また真珠庵に伝わる『百鬼夜行絵巻』に関しては愛知県立大学大学院国際文化研究科の文献に「この絵巻は仏教と深く係わっていると考えられる。この妖怪行列 の構成は重要な仏教儀式である舞楽法会を摸しているからである。しかし、そこに僧の破戒が取り込まれていると推測される。」(『『百鬼夜行絵巻』に描かられた妖怪と仏教』)と書かれており、黒衣を着た僧侶のような妖怪がクローズアップされています。詳細は下のリンクからご覧ください。
そう考えると夏油傑は設立した宗教団体で「僧侶のような格好」をしています。また呪いが憑いていた女性を救済したことで「仏様のようなお人」とも言われています。そうした事からも『呪術廻戦』での夏油傑は「百を超える一般人を呪殺し呪術高専を追放され」ているので、この『百鬼夜行絵巻』における破戒僧と同じ役割を果たしているのかもしれません。

百鬼夜行之図の多くは、古道具が変化した付喪神と呼ばれる鬼や妖怪、化け物を集めて連続的に描いたものです。絵巻の最後は「夜明けの太陽」や「火焔(かえん)や火の玉」のよって、追い立てられて逃げ惑う妖怪や鬼たちの姿で終わる2パターンが存在するそうです。これを聞いてピンときた方もいると思いますが『呪術廻戦』同様に大人気作品である『鬼滅の刃』(吾峠呼世晴・集英社)の鬼や竈門炭治郎が使う「ヒノカミ神楽」のようですね。百鬼夜行は今、大人気のアニメ・マンガの2作品に影響を与えているのかもしれません。

<参考文献>
東京大学附属図書館→https://iiif.dl.itc.u-tokyo.ac.jp/repo/s/hyakki/document/fbd0479b-dbb4-4eaa-95b8-f27e1c423e4b#?c=0&m=0&s=0&cv=0&xywh=2690%2C-15073%2C73618%2C33226
愛知県立大学大学院国際文化研究科『『百鬼夜行絵巻』に描かられた妖怪と仏教』(名倉ミサ子 氏)
https://aichi-pu.repo.nii.ac.jp/index.php?action=repository_action_common_download&item_id=3194&item_no=1&attribute_id=22&file_no=1&page_id=13&block_id=17

僕は真希さんみたいになりたい。強く真っすぐ生きたいんだ(乙骨憂太)

夏油傑に「禪院家の落ちこぼれ」と言われ、その理由が気になっていたが当人の禪院真希に聞けなかった乙骨。真希が自らその理由を語ります。その話の中で乙骨に「真希さんらしい」と言われます。

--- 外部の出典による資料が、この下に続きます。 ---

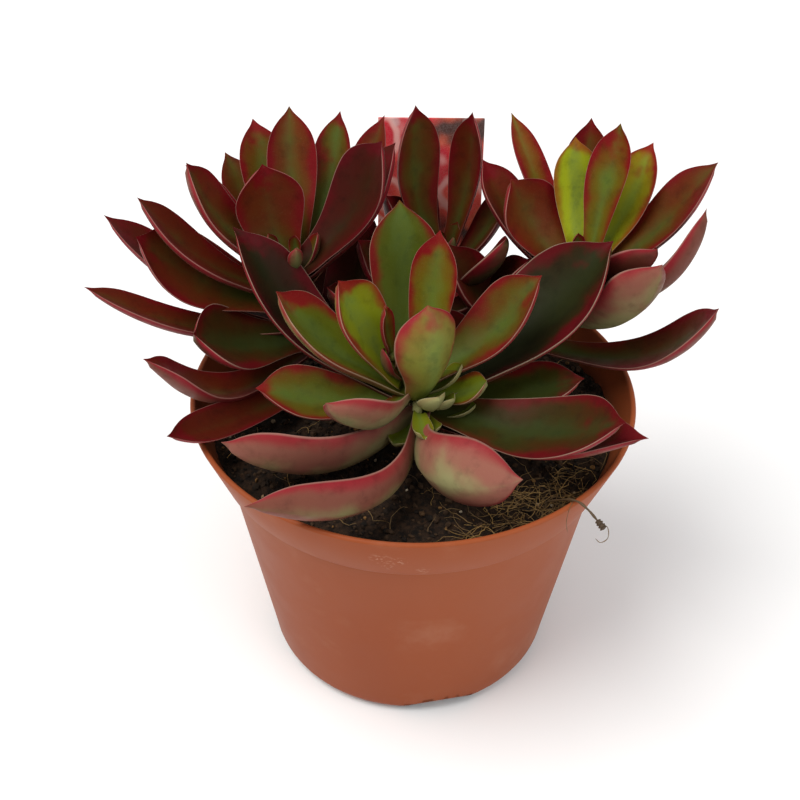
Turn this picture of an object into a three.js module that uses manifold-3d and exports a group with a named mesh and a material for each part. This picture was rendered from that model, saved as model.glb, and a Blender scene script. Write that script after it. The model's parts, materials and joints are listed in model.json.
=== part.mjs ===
// A branching rosette succulent in a round plastic nursery pot, with its soil and its stick-in label.
// Millimetres, +Z up. The origin is the centre of the pot's underside, and the pot stands on Z = 0.
// Four leafy shoots spring from one crown in the soil. The front of the plant faces -Y.

import * as THREE from "three";
import { mergeVertices } from "three/addons/utils/BufferGeometryUtils.js";
import Module from "manifold-3d";

const wasm = await Module();
wasm.setup();

// ---- Driving dimensions ----

// Clearance that pieces resting in or on one another keep.
const GAP = 0.3;

// How far a cut runs past the face it opens.
const CUT_PAST = 2;

// Pot: a thin moulded cone with a flared collar.
const POT_HEIGHT = 88;
const RIM_RADIUS = 60;
const BASE_RADIUS = 41.1;
const BASE_ROUNDING = 5;
const WALL = 1.5;
const FLOOR = 1.8;
const COLLAR_HEIGHT = 17;
const COLLAR_FLARE = 5.6;
const COLLAR_STEP = 2.2;
const POT_SIDES = 48;

// Drainage arches in the pot's lower edge, each with a hole through its roof.
const ARCH_COUNT = 4;
const ARCH_TURN = -78;
const ARCH_WIDTH = 23;
const ARCH_HEIGHT = 5.2;
const ARCH_DEPTH = 11;
const DRAIN_RADIUS = 3;
const DRAIN_FROM_ARCH_END = 1;

// Soil, slightly crowned towards the stems.
const SOIL_BELOW_RIM = 9.5;
const SOIL_CROWN = 2;
const SOIL_RINGS = [0.72, 0.4];

// Label: a thin plastic stake that leans back against the rim.
const LABEL_WIDTH = 30;
const LABEL_THICKNESS = 0.8;
const LABEL_ABOVE_RIM = 52.5;
const LABEL_BELOW_SOIL = 48;
const LABEL_SHOULDER = 26;
const LABEL_POINT_WIDTH = 2;
const LABEL_X = 4.5;
const LABEL_INSIDE_RIM = 11.5;
const LABEL_LEAN = 10;

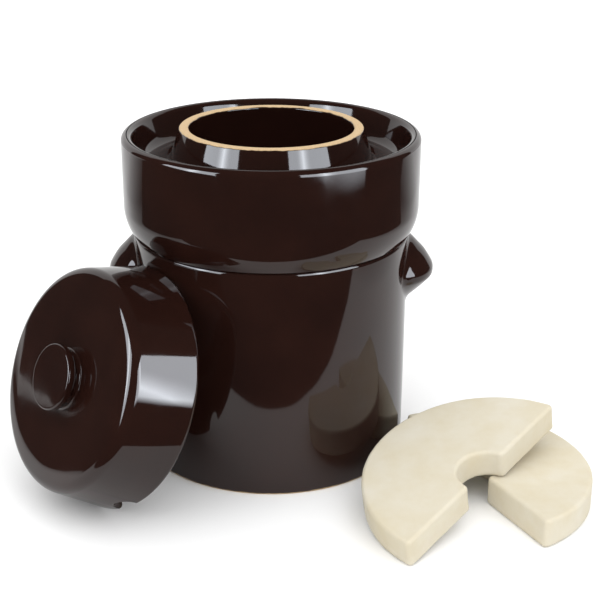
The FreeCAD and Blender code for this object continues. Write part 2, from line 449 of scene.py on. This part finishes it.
def half_moon_grid():
    """Grid of one flat side of a half-moon: for each point its plan place and its distance inside the edge."""
    margins = [0, 0.3, 0.8, 1.4, 2.1, 3.0, WEIGHT_TIP]
    cut_angle = math.asin(WEIGHT_CUT / WEIGHT_R)
    arm = WEIGHT_R * math.cos(cut_angle) - WEIGHT_NOTCH_R
    turn_share = 1 - 2 * cut_angle / math.pi
    columns = spaced(math.pi * WEIGHT_R / 2, margins, 130)
    rows = spaced(arm, margins, 40)
    grid = []
    for u in columns:
        line = []
        for v in rows:
            end_gap = min(u, columns[-1] - u)
            side_gap = min(v, arm - v)
            inset = min(end_gap, side_gap)
            if end_gap < WEIGHT_TIP and side_gap < WEIGHT_TIP:
                a, b = WEIGHT_TIP - end_gap, WEIGHT_TIP - side_gap
                inset = WEIGHT_TIP - max(a, b)
                squeeze = max(a, b) / max(math.hypot(a, b), 1e-9)
                end_gap, side_gap = WEIGHT_TIP - a * squeeze, WEIGHT_TIP - b * squeeze
            t = (side_gap if v < arm / 2 else arm - side_gap) / arm
            spread = (1 - t) * WEIGHT_NOTCH_R + t * WEIGHT_R * turn_share
            if min(u, columns[-1] - u) <= WEIGHT_TIP:
                alpha = end_gap / spread
                if u > columns[-1] / 2:
                    alpha = math.pi - alpha
            else:
                first = WEIGHT_TIP / spread
                share = (u - WEIGHT_TIP) / (columns[-1] - 2 * WEIGHT_TIP)
                alpha = first + (math.pi - 2 * first) * share
            beta = cut_angle + alpha * turn_share
            inner = Vector((WEIGHT_NOTCH_R * math.cos(alpha), WEIGHT_CUT + WEIGHT_NOTCH_R * math.sin(alpha)))
            outer = Vector((WEIGHT_R * math.cos(beta), WEIGHT_R * math.sin(beta)))
            line.append((inner.lerp(outer, t), inset))
        grid.append(line)
    return grid


def half_moon(name, node, turn, seed):
    """Half-moon weight: hand-cut slab with softly uneven faces and edges."""
    grid = half_moon_grid()
    wide, tall = len(grid), len(grid[0])
    verts, faces = [], []
    for sign in (1, -1):
        for line in grid:
            for place, inset in line:
                drop = 0.0
                if inset < WEIGHT_EDGE:
                    drop = WEIGHT_EDGE - math.sqrt(WEIGHT_EDGE ** 2 - (WEIGHT_EDGE - inset) ** 2)
                verts.append((place.x, place.y, WEIGHT_T / 2 + sign * (WEIGHT_T / 2 - drop)))
    half = wide * tall
    for i in range(wide - 1):
        for j in range(tall - 1):
            a = i * tall + j
            faces.append((a, a + tall, a + tall + 1, a + 1))
            faces.append((half + a, half + a + 1, half + a + tall + 1, half + a + tall))
    edge = [i * tall for i in range(wide)] + [(wide - 1) * tall + j for j in range(1, tall)]
    edge += [i * tall + tall - 1 for i in range(wide - 2, -1, -1)] + list(range(tall - 2, 0, -1))
    loops = [edge]
    for band in range(1, WEIGHT_BANDS):
        loops.append(list(range(len(verts), len(verts) + len(edge))))
        for k in edge:
            top = Vector(verts[k])
            low = Vector(verts[half + k])
            verts.append(tuple(top.lerp(low, band / WEIGHT_BANDS)))
    loops.append([half + k for k in edge])
    for upper, lower in zip(loops, loops[1:]):
        for k in range(len(edge)):
            n = (k + 1) % len(edge)
            faces.append((upper[k], upper[n], lower[n], lower[k]))
    made = new_object(name, verts, faces, turn)
    centred_on(made, node)
    weather(made, seed)
    return made


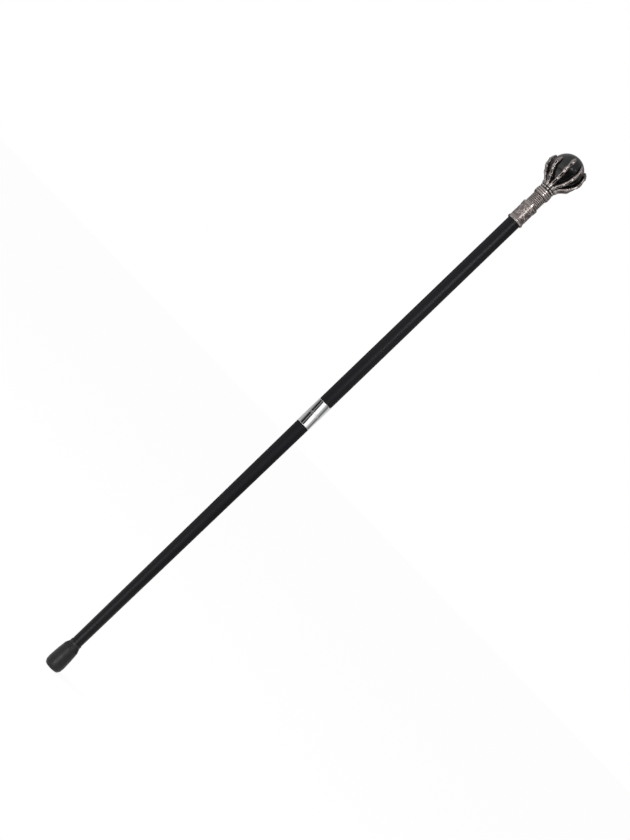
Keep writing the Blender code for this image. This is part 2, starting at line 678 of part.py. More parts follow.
def make_digit(name, angles, azimuths):
    """One cast digit: a loft of sections square to its centre line, wide at the joints, waisted and
    hollowed along each bone, drawn to a point at the end and flat where it lies on the ball."""
    stations = digit_stations()
    places, half_width, height, flute = stations.T
    points, ways = smooth_path(digit_nodes(angles), places)
    outwards = np.column_stack((ways[:, 1], -ways[:, 0]))
    turn = np.radians(np.interp(places, np.arange(len(azimuths)), azimuths))
    lift = np.linalg.norm(points, axis=1) - BALL_RADIUS
    theta = math.pi / 2 + math.tau * np.arange(DIGIT_SIDES) / DIGIT_SIDES
    across = half_width[:, None] * np.cos(theta)
    up = height[:, None] * np.sin(theta)
    up[:, 0] *= 1.0 - flute
    up = np.maximum(up, -(lift - SEAT_GAP)[:, None])
    radius = points[:, :1] + outwards[:, :1] * up
    level = points[:, 1:] + outwards[:, 1:] * up
    cos_turn = np.cos(turn)[:, None]
    sin_turn = np.sin(turn)[:, None]
    x = radius * sin_turn + across * cos_turn
    y = -radius * cos_turn + across * sin_turn
    vertices = np.stack((x, y, level), axis=2).reshape(-1, 3)
    mesh = bpy.data.meshes.new(name)
    mesh.from_pydata(vertices.tolist(), [], loft_faces(len(places), DIGIT_SIDES))
    mesh.shade_smooth()
    obj = bpy.data.objects.new(name, mesh)
    return place(obj, UPPER_FRAME, BALL_CENTRE, PEWTER, CANE)


def loft_faces(rings, sides, ends_meet=False):
    """Quads between rings of points. The last ring meets the first, or each end has a face."""
    faces = []
    for ring in range(rings if ends_meet else rings - 1):
        low = ring * sides
        high = (ring + 1) % rings * sides
        for k in range(sides):
            following = (k + 1) % sides
            faces.append((low + k, high + k, high + following, low + following))
    if not ends_meet:
        last = (rings - 1) * sides
        faces.append(tuple(range(sides)))
        faces.append(tuple(range(last, last + sides))[::-1])
    return faces


def make_ball():
    """The ball, with a bore in its underside for the insert."""
    build = bmesh.new()
    bmesh.ops.create_uvsphere(
        build, u_segments=2 * BALL_RINGS, v_segments=BALL_RINGS, radius=BALL_RADIUS
    )
    mesh = bpy.data.meshes.new("ball")
    build.to_mesh(mesh)
    build.free()
    mesh.shade_smooth()
    obj = place(bpy.data.objects.new("ball", mesh), UPPER_FRAME, BALL_CENTRE, BALL_BLACK, CANE)
    build = bmesh.new()
    bmesh.ops.create_cone(
        build,
        cap_ends=True,
        segments=ROD_STEPS,
        radius1=INSERT_RADIUS + SEAT_GAP,
        radius2=INSERT_RADIUS + SEAT_GAP,
        depth=2 * (INSERT_LENGTH + SEAT_GAP),
    )
    mesh = bpy.data.meshes.new("ball_bore")
    build.to_mesh(mesh)
    build.free()
    bore = bpy.data.objects.new("ball_bore", mesh)
    cut(obj, make_cutter(bore, UPPER_FRAME, BALL_FOOT))
    return obj


def make_ball_insert():
    """The brass insert in the ball, which the rod screws into."""
    sunk = BALL_RADIUS - math.sqrt(BALL_RADIUS**2 - INSERT_RADIUS**2) + SEAT_GAP
    outline = ring_outline(INSERT_RADIUS, ROD_HOLE, INSERT_LENGTH - sunk)
    height = BALL_FOOT + sunk
    return turned("ball_insert", outline, UPPER_FRAME, height, BRASS, steps=ROD_STEPS)


for old in list(bpy.data.objects):
    bpy.data.objects.remove(old, do_unlink=True)

CANE = new_collection("skeleton_hand_walking_cane")
CUTTERS = new_collection("cutters")
RUBBER = new_material("black rubber", (0.030, 0.030, 0.032), 0.0, 0.75)
BLACK = new_material("black satin lacquer", (0.012, 0.012, 0.014), 0.0, 0.38)
CHROME = new_material("chrome", (0.80, 0.80, 0.80), 1.0, 0.08)
PEWTER = new_material("antique pewter", (0.36, 0.32, 0.31), 1.0, 0.34)
BALL_BLACK = new_material("black ball", (0.025, 0.026, 0.026), 0.0, 0.42)
STEEL = new_material("zinc plated steel", (0.52, 0.52, 0.53), 1.0, 0.35)
BRASS = new_material("brass", (0.70, 0.52, 0.22), 1.0, 0.30)
FIBRE = new_material("black fibre", (0.04, 0.03, 0.03), 0.0, 0.80)

UPPER_FRAME = new_empty("upper_section_frame", SEAM_HEIGHT)
WASHER_FRAME = new_empty("joint_washer_frame", SEAM_HEIGHT)
LOWER_FRAME = new_empty("lower_section_frame", SEAM_HEIGHT)
TIP_FRAME = new_empty("tip_frame", 0.0)

make_rubber_tip()
make_tip_washer()
make_lower_shaft()
make_lower_collar()
make_joint_stud()
make_joint_washer()
make_upper_collar()
make_thread_bush()
make_upper_shaft()
make_head_rod()
make_engraved_collar()
make_wrist_core()
make_wrist_wrap()
make_wrist_band()
make_hand_base()
for digit in DIGITS:
    make_digit(*digit)
make_ball()
make_ball_insert()
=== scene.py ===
# %% [markdown]
# # A skeleton hand walking cane
#
# The cane is two black turned shafts, screwed together at a chrome joint, with a rubber tip at the foot
# and a knob in the form of a cast skeleton hand that holds a black ball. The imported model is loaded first.
# It holds every piece at its real size and place, in metres, with the origin at the centre of the ball, but
# in coarse facets and plain colours. This lesson makes the fine surfaces and the finishes around it.

# %% Load the frame
import json
import math

import bpy
import numpy as np
from mathutils import Matrix, Vector

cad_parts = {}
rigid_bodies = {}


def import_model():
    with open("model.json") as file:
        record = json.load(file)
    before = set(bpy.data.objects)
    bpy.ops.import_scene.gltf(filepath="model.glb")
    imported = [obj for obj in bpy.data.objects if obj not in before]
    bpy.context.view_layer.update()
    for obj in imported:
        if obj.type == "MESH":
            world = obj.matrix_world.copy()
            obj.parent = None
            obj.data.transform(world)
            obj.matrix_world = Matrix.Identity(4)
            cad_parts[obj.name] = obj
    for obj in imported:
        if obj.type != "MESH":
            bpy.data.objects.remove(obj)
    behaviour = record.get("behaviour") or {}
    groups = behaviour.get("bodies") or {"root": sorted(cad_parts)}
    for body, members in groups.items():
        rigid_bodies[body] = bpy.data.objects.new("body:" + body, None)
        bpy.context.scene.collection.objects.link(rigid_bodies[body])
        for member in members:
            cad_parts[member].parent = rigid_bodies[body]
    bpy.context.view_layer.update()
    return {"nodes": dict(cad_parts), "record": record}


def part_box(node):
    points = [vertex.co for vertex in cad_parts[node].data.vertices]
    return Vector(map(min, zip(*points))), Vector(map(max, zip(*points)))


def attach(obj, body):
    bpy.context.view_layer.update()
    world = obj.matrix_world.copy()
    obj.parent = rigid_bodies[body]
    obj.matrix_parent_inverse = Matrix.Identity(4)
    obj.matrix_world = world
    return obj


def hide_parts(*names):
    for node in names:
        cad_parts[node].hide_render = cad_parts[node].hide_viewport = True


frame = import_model()

# %% [markdown]
# ## Sizes
#
# Most places come from the frame: a turned piece stands where its node's box says. The radii and walls
# that a box can't tell are written here in millimetres, once, with the names that a turner would use.

# %% Sizes and levels
MM = 0.001
GAP = 0.3 * MM  # between pieces that are seated on each other
SHAFT_RADIUS = 9.5 * MM
ROD_HOLE = 3.3 * MM
STUD_RADIUS = 3.8 * MM
TURN_STEPS = 128


def span(node):
    """Lowest and highest level of a piece of the frame."""
    low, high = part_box(node)
    return low.z, high.z


SEAM = span("lower_collar")[1]
GROUND = span("rubber_tip")[0]
BALL_RADIUS = span("ball")[1]
NECK = span("hand_base")[0]
print(f"ball {2 * BALL_RADIUS / MM:.1f} mm, seam at {SEAM / MM:.1f} mm, ground at {GROUND / MM:.1f} mm")

# %% [markdown]
# ## From a grid of points to a mesh
#
# Every new surface below is a grid: rows run along the piece and columns run round it. Modifiers could
# turn or thicken hand-made meshes instead, but a grid lets one formula give the shape, its finish and its
# size at once. A grid either closes into a ring, last row to first row, as a washer does, or ends in two
# poles, as a ball does. A closed surface has a signed volume, the sum of a . (b x c) / 6 over its
# triangles, which is positive only when the faces point outwards, so a grid that was wound the wrong way
# is turned over here and nowhere else.

# %% Mesh helpers
SHARP_EDGE = math.radians(40)
BODY_OF = {node: body for body, nodes in frame["record"]["behaviour"]["bodies"].items() for node in nodes}


def grid_faces(rows, columns, ring):
    """Corner numbers of a grid's quads. The last column meets the first, and in a ring so do the rows."""
    row = np.arange(rows if ring else rows - 1)[:, None]
    column = np.arange(columns)
    beside = (column + 1) % columns
    above = (row + 1) % rows
    corners = (
        row * columns + column,
        above * columns + column,
        above * columns + beside,
        row * columns + beside,
    )
    return np.stack(np.broadcast_arrays(*corners), axis=-1).reshape(-1, 4)


def pole_faces(rows, columns):
    """Triangles that close the first and the last row to the two poles, numbered after the grid."""
    near = np.arange(columns)
    beside = (near + 1) % columns
    last = (rows - 1) * columns
    pole = np.full(columns, rows * columns)
    start = np.stack((near, beside, pole), axis=1)
    end = np.stack((last + beside, last + near, pole + 1), axis=1)
    return np.vstack((start, end))


def signed_volume(vertices, faces):
    """The sum of a . (b x c) / 6 over the triangles (0, k - 1, k) that fan out over each face."""
    total = 0.0
    for k in range(2, faces.shape[1]):
        a, b, c = vertices[faces[:, 0]], vertices[faces[:, k - 1]], vertices[faces[:, k]]
        total += np.einsum("ij,ij->", a, np.cross(b, c)) / 6.0
    return total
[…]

乙骨が「真希さんになりたい」ではなく「真希さん<みたいに>なりたい」と言ったのは、自分の弱さを認めているからでしょう。さらにいえば、真希は真希であって、自分は自分。真希にようになれても、真希にはなれないし、真希も乙骨にはなれない。それだからこそ強く真っ直ぐ生きるという意味も人それぞれ違う
大正期の詩人、金子みすずは「鈴と小鳥とそれから私、みんな違ってみんないい」(私と小鳥と鈴と)と詠み、SMAPは「No. 1にならなくてもいい、もともと特別なOnly One」「世界に一つだけの花、一人一人違う種を持つ。その花を咲かせることだけに一生懸命になればいい」(世界に一つだけの花)と歌いました。そして『仏説阿弥陀経』には「青色青光 黄色黄光 赤色赤光 白色白光」とあります。これらは生きとし生けるもの全て、似ていてもどこか必ず違っている。その人にはその人だけの輝けるものが必ず存在するということを示唆しています。

どのような境遇に置かれていても、乙骨にとって真希は強く真っ直ぐ生きている憧れの存在でもあったのかもしれません。彼女のような生き方は乙骨にもそして今を生きる私たちにも響くものがあるのでしょう。その強く真っ直ぐな生き方も1人1人違うから、自分の信念だったり核となりうる部分、個性も違う。だからこそ1人1人の個性を尊重し合う多様性の世界が重要視される時代にようやくなってきたのかもしれません。